The Einstein Paradox: And Other Science Mysteries Solved By Sherlock Holmes - Colin Bruce

~~Moved from GR~~


The Einstein Paradox

And Other Science Mysteries Solved by Sherlock Holmes


by Colin Bruce


An incredibly entertaining read, Bruce deftly weaves together the characters from Conan Doyle with complex concepts from physics. Although I think Bruce does a good job using allusion and metaphor to try to explain the principles of quantum, as someone not familiar with relativity or quantum, I found some of it rather difficult to absorb. It was also a little difficult to marry the Victorian world of Sherlock Holmes with theories such as the Many-Worlds theory that are currently under debate today.  There is an inherent anachronism in using Holmes to explain theories that depend on observations that were made far after Holmes' time.

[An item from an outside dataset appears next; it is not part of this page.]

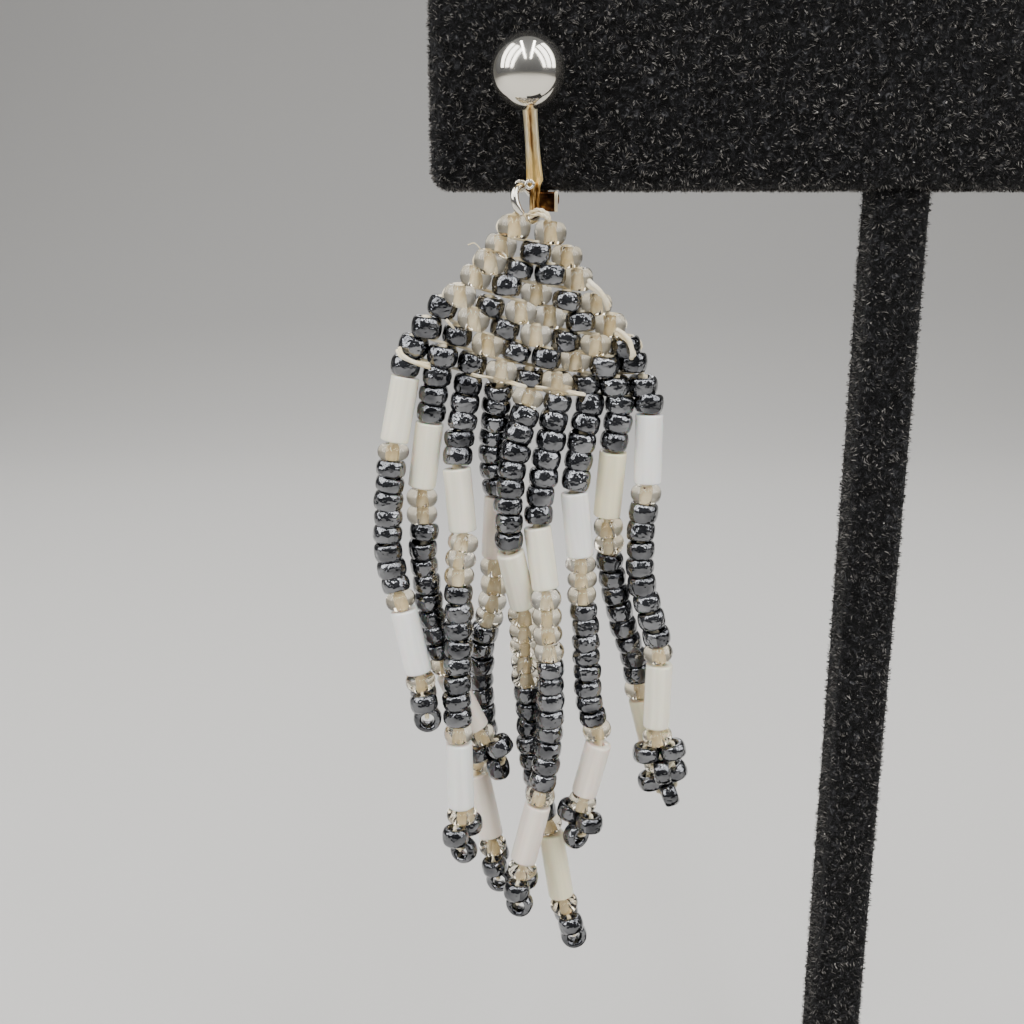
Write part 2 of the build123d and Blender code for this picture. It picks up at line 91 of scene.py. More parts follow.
def clouded(tree, shader, across, detail, stops):
    """A base colour that drifts between tones in soft clouds about so far across."""
    place = add(tree, "ShaderNodeTexCoord")
    clouds = add(
        tree, "ShaderNodeTexNoise", {"Scale": 1 / across, "Detail": detail},
        {"Vector": place.outputs["Object"]},
    )
    shade = add(tree, "ShaderNodeValToRGB", {}, {"Fac": clouds.outputs["Fac"]}, stops)
    tree.links.new(shade.outputs["Color"], shader.inputs["Base Color"])


def piece(name, part, look, body):
    """A mesh object that rides on a body of the frame, from its points, faces and corner uvs."""
    points, faces, uvs = part
    mesh = bpy.data.meshes.new(name)
    mesh.from_pydata(np.asarray(points).tolist(), [], [list(map(int, f)) for f in faces])
    if uvs is not None:
        layer = mesh.uv_layers.new(name="UVMap")
        layer.data.foreach_set("uv", np.asarray(uvs, dtype=np.float32).ravel())
    mesh.polygons.foreach_set("use_smooth", [True] * len(mesh.polygons))
    mesh.materials.append(look)
    mesh.update()
    made = bpy.data.objects.new(name, mesh)
    bpy.context.scene.collection.objects.link(made)
    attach(made, body)
    return made


# Black velvet: a soft dark cloth that eats light face on and glows a little at the turn of an edge.
# Its tufts are about 0.5 mm across; painted shade makes the gaps between them black and painted
# light makes their tops dark grey.
velvet, tree, shader = material(
    "black_velvet",
    {"Roughness": 0.85, "Specular IOR Level": 0.15, "Sheen Weight": 0.06, "Sheen Roughness": 0.4},
)
place = add(tree, "ShaderNodeTexCoord")
tufts = add(
    tree,
    "ShaderNodeTexNoise",
    {"Scale": 1 / (0.5 * MM), "Detail": 5, "Roughness": 0.72, "Distortion": 1.2},
    {"Vector": place.outputs["Object"]},
)
# painted shade and light: the tufts' own height sets the tone, black low in the gaps, grey on top
shade = add(
    tree, "ShaderNodeValToRGB", {}, {"Fac": tufts.outputs["Fac"]},
    [(0.4, "#020202"), (0.52, "#101011"), (0.62, "#343436"), (0.72, "#6c6c6e")],
)
tree.links.new(shade.outputs["Color"], shader.inputs["Base Color"])
rise = add(
    tree, "ShaderNodeBump", {"Strength": 1.0, "Distance": 0.35 * MM}, {"Height": tufts.outputs["Fac"]}
)
tree.links.new(rise.outputs["Normal"], shader.inputs["Normal"])

# Pile: single fibres of the same cloth, most of them charcoal and faintly warm. Painted shade makes
# each nearly black at the root, and painted light makes those on top of a tuft grey specks.
pile, tree, shader = material("velvet_pile", {"Roughness": 0.6, "Specular IOR Level": 0.2})
place = add(tree, "ShaderNodeUVMap", {"uv_map": "UVMap"})
along = add(tree, "ShaderNodeSeparateXYZ", {}, {0: place.outputs["UV"]})
shade = add(
    tree, "ShaderNodeValToRGB", {}, {"Fac": along.outputs["X"]},
    [(0.0, "#030303"), (0.2, "#181716"), (0.5, "#63605d"), (0.78, "#a19d98"), (1.0, "#d2cdc5")],
)
# painted shade: the colour is scaled down from the tip to a fifth of it at the root
tip = add(
    tree, "ShaderNodeMath", {"operation": "MULTIPLY_ADD", 1: 0.8, 2: 0.2}, {0: along.outputs["Y"]}
)
root_shade = add(
    tree, "ShaderNodeVectorMath", {"operation": "SCALE"},
    {0: shade.outputs["Color"], "Scale": tip.outputs[0]},
)
tree.links.new(root_shade.outputs[0], shader.inputs["Base Color"])

# Lint: pale dust and textile fibres, matt and uneven, so that they show as specks on the black.
lint, tree, shader = material("pale_lint", {"Roughness": 0.9})
clouded(tree, shader, 3 * MM, 1, [(0.35, "#6d6b68"), (0.65, "#cfccc6")])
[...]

To try to handle these issues, and since the stories of Holmes aren't always a good fit for very scientific cases, Bruce alternates between a new character, Doctor Summerlee, and stories featuring Doyle's other famous character, Professor Challenger. In fact, Challenger is the main character in over half the stories. I'm not particularly fond of Challenger in Doyle's works, so perhaps this was another reason why I found the stories slightly less enjoyable than Conned Again, Watson: Cautionary Tales Of Logic, Math, And Probability. The other reason is probably that Holmes fails to solve almost all of the cases; instead, the scientists around him tend to have the insights.  Call me a rabid fan, but I'd prefer for The Great Man in the role of the analyst and Watson in the role of awestruck observer. However, Challenger, as a mad scientist and ego-maniacal theorist, was a fantastic fit for these stories, and I really think Bruce manages to capture both Challenger and Holmes' peculiar flair. I also love the idea of using Holmes to explain science--I think it is truly a fantastic fit.  After all, Holmes has some truly terrific things to say about the importance of data and observation.  I think fans of Challenger and/or popsci physics will adore this book.